Output every line of the data exactly as it appears.

» **Source material**
━━━
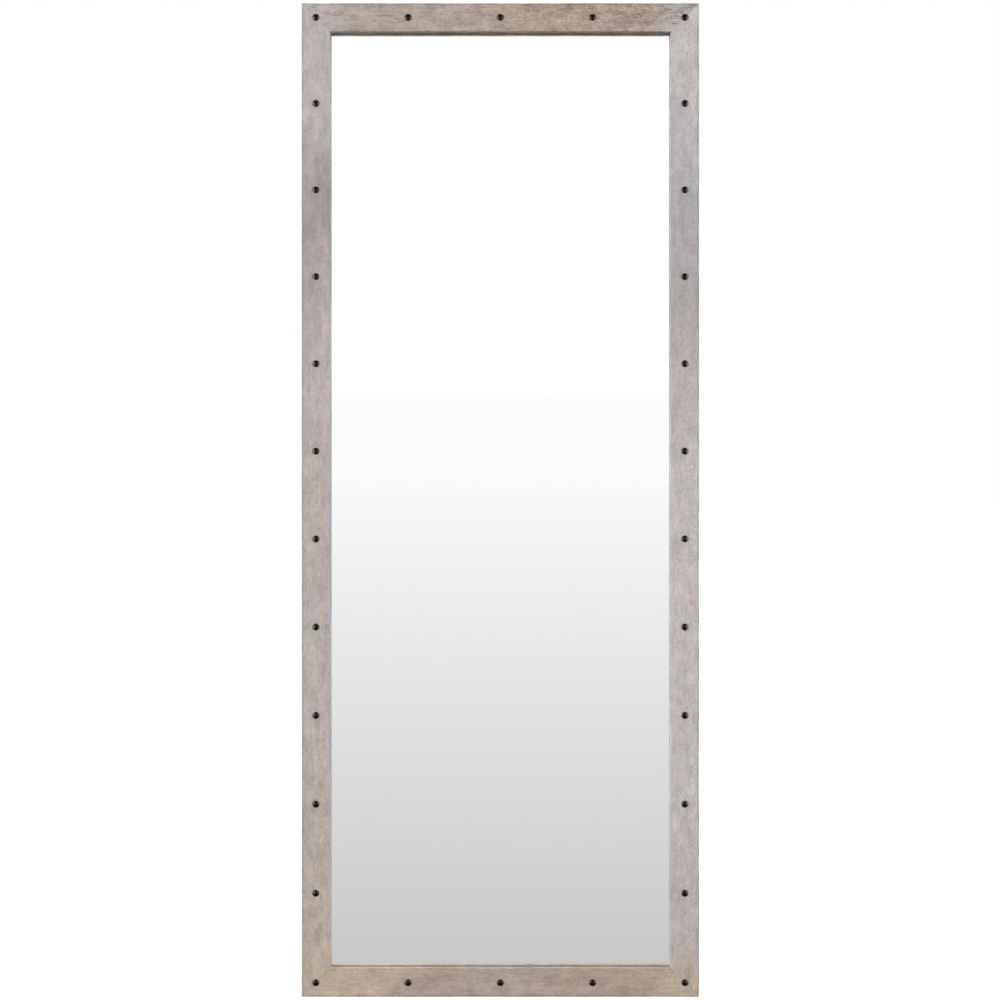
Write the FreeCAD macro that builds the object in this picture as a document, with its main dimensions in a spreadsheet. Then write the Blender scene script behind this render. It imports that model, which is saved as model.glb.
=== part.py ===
"""Tall accent mirror: a mitred wooden frame with domed nailheads, its glass, back and hangers.

Millimetres. +X is to the right seen from the front, +Z is up and the glass faces -Y. The origin
is the middle of the wall plane, which the four rubber pads on the back touch.
"""
import FreeCAD
import Part
import math
import os
import Sketcher
from FreeCAD import Rotation, Vector

# How many there are of each thing that repeats
NAILS_PER_RAIL = 5
NAILS_PER_STILE = 12
BOARD_SCREWS_PER_RAIL = 4
BOARD_SCREWS_PER_STILE = 9

# Driving sizes, each one a cell of the sheet
SIZES = {
    # the frame seen from the front
    "frame_width": 711.2,
    "frame_height": 1778.0,
    "rail_face": 50.8,
    "rail_arris": 1.0,
    # the rail's section, from the front to the back
    "lip_depth": 16.0,
    "glass_rebate": 10.0,
    "glass_thickness": 5.0,
    "foam_thickness": 5.0,
    "board_ledge": 12.0,
    "board_thickness": 6.0,
    # what stands round the glass and the board in their rebates
    "glass_clearance": 2.0,
    "board_clearance": 1.0,
    "shim_length": 40.0,
    "shim_reach_share": 0.5,
    # oval beech biscuits in the mitres
    "biscuit_length": 47.0,
    "biscuit_width": 15.0,
    "biscuit_blunt": 5.0,
    "biscuit_thickness": 4.0,
    "biscuit_clearance": 0.1,
    # domed nailheads
    "nail_diameter": 12.5,
    "nail_height": 4.5,
    "nail_shell": 0.9,
    "nail_inset": 25.4,
    "nail_shank": 1.8,
    "nail_length": 14.0,
    "nail_point": 3.0,
    "nail_pitch_growth_share": 0.021,
    # wood screws: shank, point and the room round them in their holes
    "screw_shank": 3.6,
    "screw_point": 4.0,
    "bore_clearance": 0.05,
    "bore_overrun": 1.0,
    # countersunk screws in the board and the braces
    "sunk_head": 6.6,
    "sunk_rim": 0.3,
    "sunk_length": 16.0,
    "board_screw_end": 60.0,
    # flat corner braces
    "brace_leg": 70.0,
    "brace_width": 16.0,
    "brace_thickness": 2.0,
    "brace_first_screw": 35.0,
    "brace_last_screw": 60.0,
    # hangers: a strap with a knuckle, and the ring that turns in it
    "hanger_drop": 450.0,
    "strap_width": 14.0,
    "strap_length": 40.0,
    "leaf_thickness": 1.0,
    "ring_wire": 3.0,
    "ring_width": 20.0,
    "ring_reach": 22.0,
    "ring_corner": 3.0,
    "knuckle_clearance": 0.1,
    "ring_gap": 0.3,
    "hanger_first_screw": 13.0,
    "hanger_last_screw": 32.0,
    # pan headed screws in the straps
    "pan_head": 7.0,
    "pan_height": 2.2,
    "pan_rim": 0.9,
    "pan_length": 14.0,
    # rubber pads
    "pad_diameter": 20.0,
    "pad_thickness": 6.0,
    "pad_bevel": 0.8,
    "pad_to_brace": 10.0,
    # how far a cut runs past the wood it leaves
    "cut_overrun": 2.0,
}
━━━
» **Solution to this task**
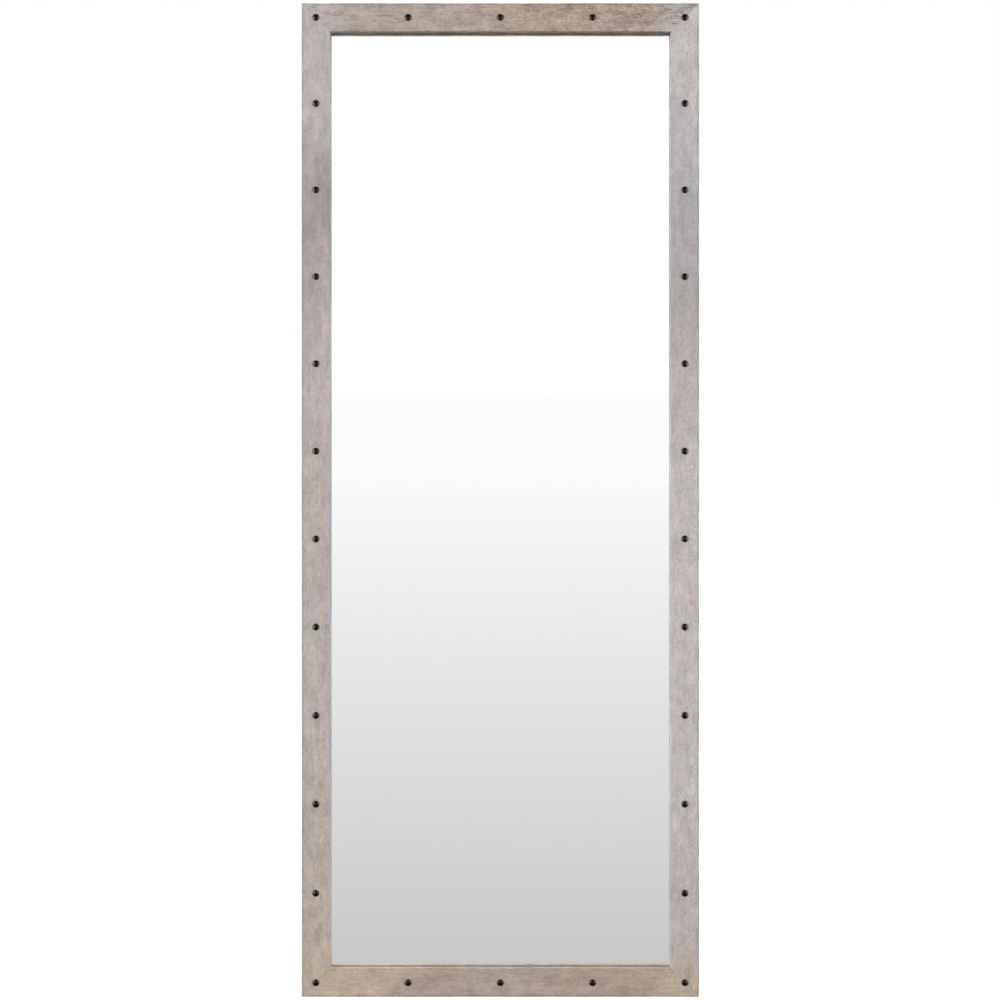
Write the FreeCAD macro that builds the object in this picture as a document, with its main dimensions in a spreadsheet. Then write the Blender scene script behind this render. It imports that model, which is saved as model.glb.
=== part.py ===
"""Tall accent mirror: a mitred wooden frame with domed nailheads, its glass, back and hangers.

Millimetres. +X is to the right seen from the front, +Z is up and the glass faces -Y. The origin
is the middle of the wall plane, which the four rubber pads on the back touch.
"""
import FreeCAD
import Part
import math
import os
import Sketcher
from FreeCAD import Rotation, Vector

# How many there are of each thing that repeats
NAILS_PER_RAIL = 5
NAILS_PER_STILE = 12
BOARD_SCREWS_PER_RAIL = 4
BOARD_SCREWS_PER_STILE = 9

# Driving sizes, each one a cell of the sheet
SIZES = {
    # the frame seen from the front
    "frame_width": 711.2,
    "frame_height": 1778.0,
    "rail_face": 50.8,
    "rail_arris": 1.0,
    # the rail's section, from the front to the back
    "lip_depth": 16.0,
    "glass_rebate": 10.0,
    "glass_thickness": 5.0,
    "foam_thickness": 5.0,
    "board_ledge": 12.0,
    "board_thickness": 6.0,
    # what stands round the glass and the board in their rebates
    "glass_clearance": 2.0,
    "board_clearance": 1.0,
    "shim_length": 40.0,
    "shim_reach_share": 0.5,
    # oval beech biscuits in the mitres
    "biscuit_length": 47.0,
    "biscuit_width": 15.0,
    "biscuit_blunt": 5.0,
    "biscuit_thickness": 4.0,
    "biscuit_clearance": 0.1,
    # domed nailheads
    "nail_diameter": 12.5,
    "nail_height": 4.5,
    "nail_shell": 0.9,
    "nail_inset": 25.4,
    "nail_shank": 1.8,
    "nail_length": 14.0,
    "nail_point": 3.0,
    "nail_pitch_growth_share": 0.021,
    # wood screws: shank, point and the room round them in their holes
    "screw_shank": 3.6,
    "screw_point": 4.0,
    "bore_clearance": 0.05,
    "bore_overrun": 1.0,
    # countersunk screws in the board and the braces
    "sunk_head": 6.6,
    "sunk_rim": 0.3,
    "sunk_length": 16.0,
    "board_screw_end": 60.0,
    # flat corner braces
    "brace_leg": 70.0,
    "brace_width": 16.0,
    "brace_thickness": 2.0,
    "brace_first_screw": 35.0,
    "brace_last_screw": 60.0,
    # hangers: a strap with a knuckle, and the ring that turns in it
    "hanger_drop": 450.0,
    "strap_width": 14.0,
    "strap_length": 40.0,
    "leaf_thickness": 1.0,
    "ring_wire": 3.0,
    "ring_width": 20.0,
    "ring_reach": 22.0,
    "ring_corner": 3.0,
    "knuckle_clearance": 0.1,
    "ring_gap": 0.3,
    "hanger_first_screw": 13.0,
    "hanger_last_screw": 32.0,
    # pan headed screws in the straps
    "pan_head": 7.0,
    "pan_height": 2.2,
    "pan_rim": 0.9,
    "pan_length": 14.0,
    # rubber pads
    "pad_diameter": 20.0,
    "pad_thickness": 6.0,
    "pad_bevel": 0.8,
    "pad_to_brace": 10.0,
    # how far a cut runs past the wood it leaves
    "cut_overrun": 2.0,
}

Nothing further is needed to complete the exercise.